----- RECORDED DATA -----
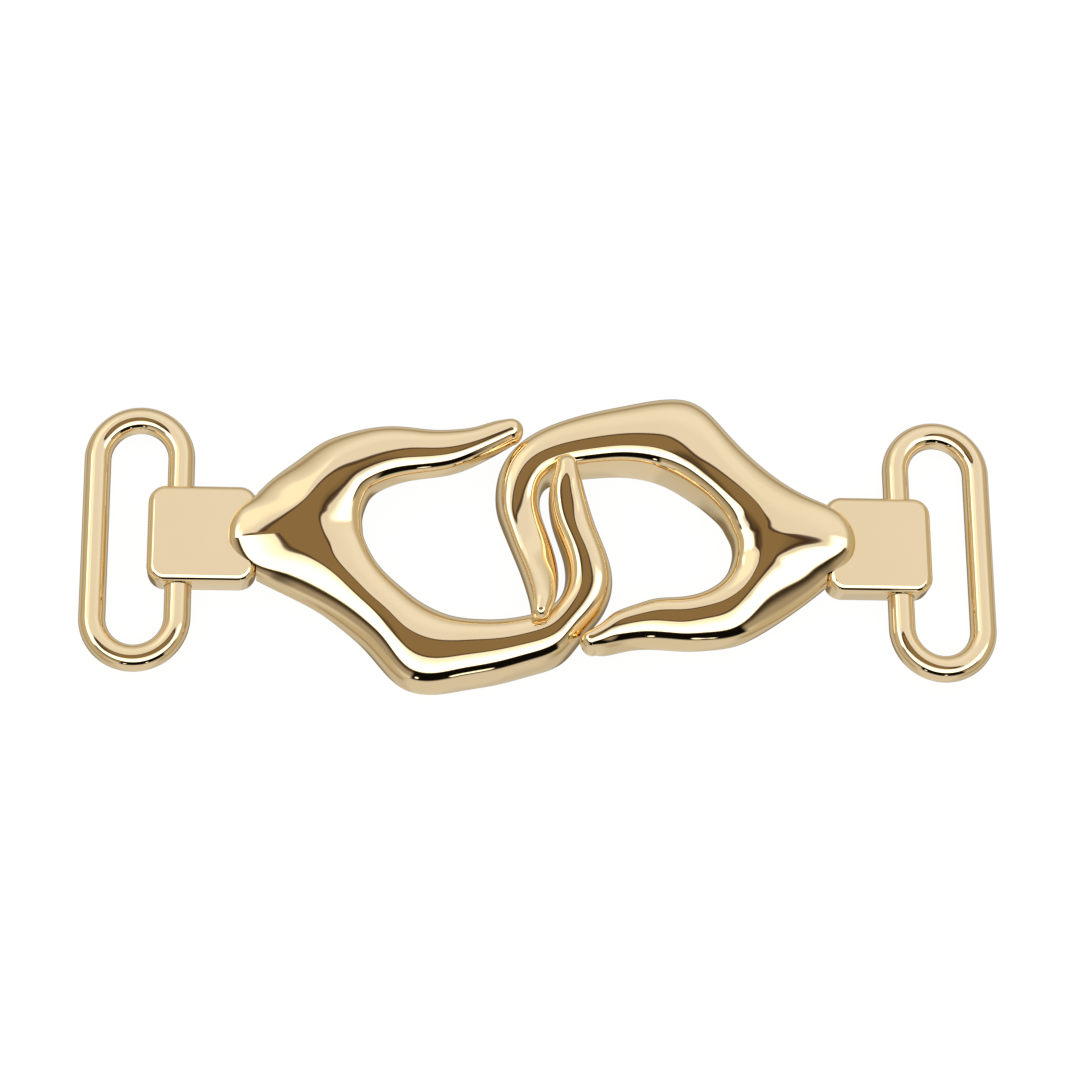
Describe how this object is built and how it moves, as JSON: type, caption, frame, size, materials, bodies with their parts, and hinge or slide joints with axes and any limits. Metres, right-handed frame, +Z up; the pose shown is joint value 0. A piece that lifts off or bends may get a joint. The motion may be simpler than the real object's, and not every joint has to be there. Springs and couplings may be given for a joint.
{
  "type": "interlocking hook clasp buckle",
  "caption": "Two interlocked cast hooks in light gold, each riveted over a flat block that carries an oval wire loop for a strap; both strap loops swing.",
  "frame": {"origin": "middle of the clasp, on the surface that it lies on", "axes": "+X along the strap, from the left hook to the right one; +Z up, away from the flat backs"},
  "size_m": [0.1036, 0.0348, 0.0071],
  "materials": {
    "gold": "mirror-polished light gold plating",
    "gold_worn": "plain light gold plating"
  },
  "bodies": {
    "clasp": {"left_hook": "gold", "right_hook": "gold", "left_block": "gold", "right_block": "gold", "left_rivet": "gold_worn", "right_rivet": "gold_worn"},
    "left_strap_loop": {"left_loop": "gold"},
    "right_strap_loop": {"right_loop": "gold"}
  },
  "joints": [
    {"name": "left_loop_swing", "type": "hinge", "parent": "clasp", "child": "left_strap_loop", "pos_m": [-0.04085, 0, 0.002], "axis": [0, 1, 0], "range_deg": [-154, 145]},
    {"name": "right_loop_swing", "type": "hinge", "parent": "clasp", "child": "right_strap_loop", "pos_m": [0.04085, 0, 0.002], "axis": [0, -1, 0], "range_deg": [-154, 145]}
  ]
}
-----
§ EXERCISE REQUIREMENTS
Write the material out again word for word.

§ FULL RESPONSE
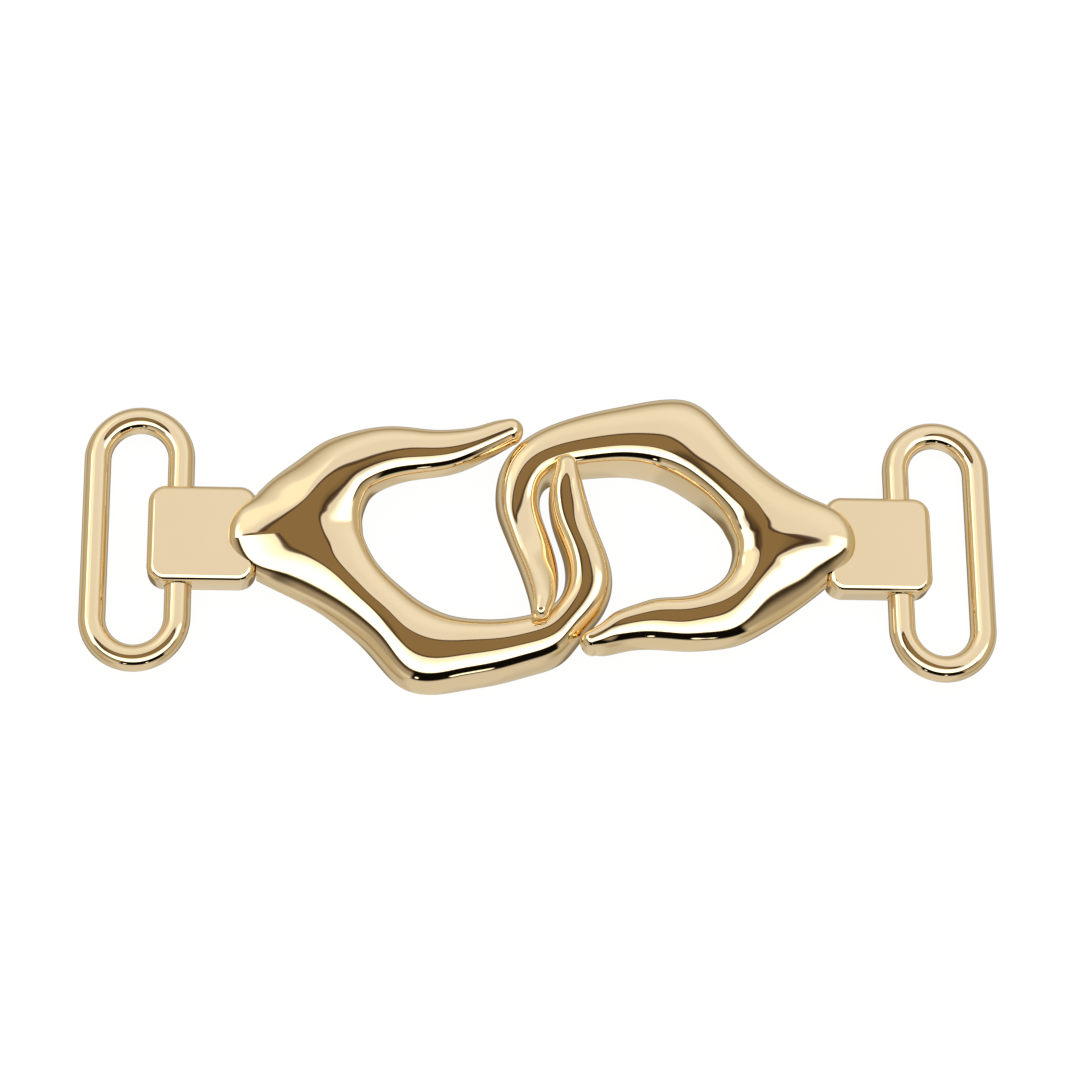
Describe how this object is built and how it moves, as JSON: type, caption, frame, size, materials, bodies with their parts, and hinge or slide joints with axes and any limits. Metres, right-handed frame, +Z up; the pose shown is joint value 0. A piece that lifts off or bends may get a joint. The motion may be simpler than the real object's, and not every joint has to be there. Springs and couplings may be given for a joint.
{
  "type": "interlocking hook clasp buckle",
  "caption": "Two interlocked cast hooks in light gold, each riveted over a flat block that carries an oval wire loop for a strap; both strap loops swing.",
  "frame": {"origin": "middle of the clasp, on the surface that it lies on", "axes": "+X along the strap, from the left hook to the right one; +Z up, away from the flat backs"},
  "size_m": [0.1036, 0.0348, 0.0071],
  "materials": {
    "gold": "mirror-polished light gold plating",
    "gold_worn": "plain light gold plating"
  },
  "bodies": {
    "clasp": {"left_hook": "gold", "right_hook": "gold", "left_block": "gold", "right_block": "gold", "left_rivet": "gold_worn", "right_rivet": "gold_worn"},
    "left_strap_loop": {"left_loop": "gold"},
    "right_strap_loop": {"right_loop": "gold"}
  },
  "joints": [
    {"name": "left_loop_swing", "type": "hinge", "parent": "clasp", "child": "left_strap_loop", "pos_m": [-0.04085, 0, 0.002], "axis": [0, 1, 0], "range_deg": [-154, 145]},
    {"name": "right_loop_swing", "type": "hinge", "parent": "clasp", "child": "right_strap_loop", "pos_m": [0.04085, 0, 0.002], "axis": [0, -1, 0], "range_deg": [-154, 145]}
  ]
}